FILE PHOTO: Egypt's Finance Minister Mohamed Maait gestures during a news conference in Cairo, Egypt July 17, 2019. REUTERS/Amr Abdallah Dalsh/File Photo
CAIRO – 10 February 2021: The total foreign investment in Egyptian bonds exceeds $ 25 billion, explaining that this number increases and decreases, and foreigners can invest in debt instruments through local intermediaries, Finance Minister Mohamed Maait stated
The minister emphasized that the budget for the current year 2020/2021 has a growth in public expenditures by about 9 percent, and a growth in tax revenues by about 13 percent.
The budget for the next fiscal year aims in addition to achieving a primary surplus of up to 2% as a percentage of the gross domestic product as well as reducing the total deficit of the budget amounted to 6.3 percent of the GDP, compared to 7.5 percent of the GDP in the fiscal year, according to Maait.
“Egypt does not intend to offer more international bonds before the end of the current fiscal year on June 30th ,” Maait stated.
Maait commented on Egypt's resorting to foreign debt instruments at the present time, in TV interview, saying: "We found a good opportunity at a low cost and a long term that provided access to debt instruments in hard currency, which would help improve the debt structure."
Egypt, represented by the Ministry of Finance, succeeded in implementing the issuance of international bonds worth $ 3.75 billion in 3 tranches (5, 10 and 40 years), with issued values of $ 750 million, $ 1.5 billion, and $ 1.5 billion, respectively.
The general budget for the current fiscal year grants the Ministry of Finance the right to offer debt instruments amounting to $ 7 billion on the international market to cover the deficit.
On Tuesday, the Egyptian Ministry of Finance confirmed that the $ 3.75 billion international bond offering, which Egypt implemented this February, witnessed strong and increasing purchase orders for foreign investors.
According to the statement, the volume of subscription requests by foreign investors for those bonds amounted to $16.5 billion during the offering, before the banks promoting the offering, in accordance with the instructions of the Ministry of Finance, to announce the reduction of the indicative returns prices announced on the bonds at the beginning of the offering, as a result of strong purchase orders from a large number of large investors.

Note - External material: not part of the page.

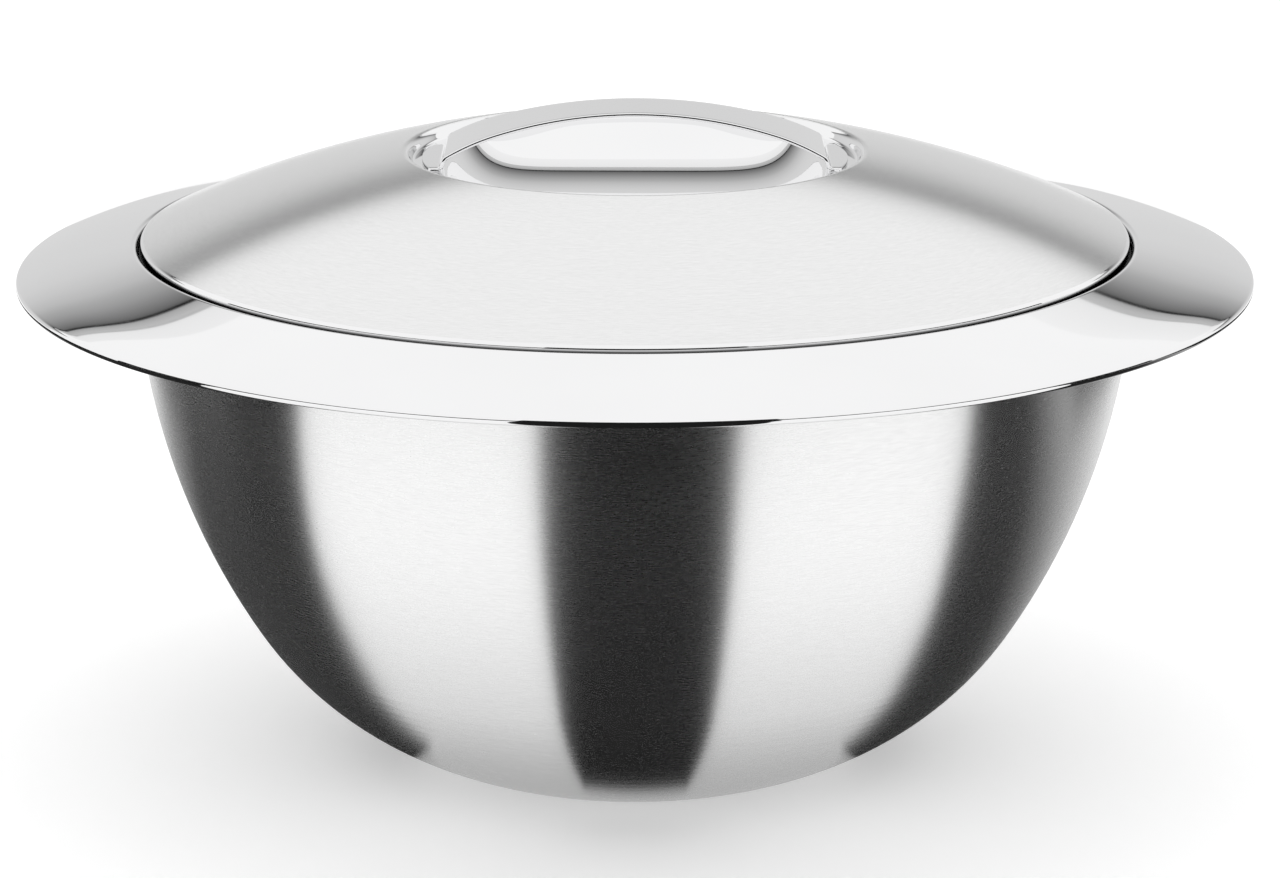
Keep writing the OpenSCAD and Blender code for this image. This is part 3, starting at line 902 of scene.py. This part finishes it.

In a statement by the ministry, the minister said that public debt interest payments are expected to witness a decline in the coming period, as a result of the large cuts in interest rates during the last period, adding that it is intended to continue increasing the terms of public debt to reach 3.8 years by the end of next June.
Maait added that the ministry is pursuing a medium-term strategy to structure public debt, increase its average terms, and improve the level of financial sustainability, as the average lifetime of the debt actually increased from 1.3 years in June 2013 to 3.2 years by the end of June 2020.
The Monetary Policy Committee of the Central Bank of Egypt (CBE) decided Thursday, Feb. 4, to keep the overnight deposit rate, overnight lending rate, and the rate of the main operation unchanged at 8.25 percent, 9.25 percent, and 8.75 percent, respectively. Moreover, the discount rate was also kept at 8.75 percent.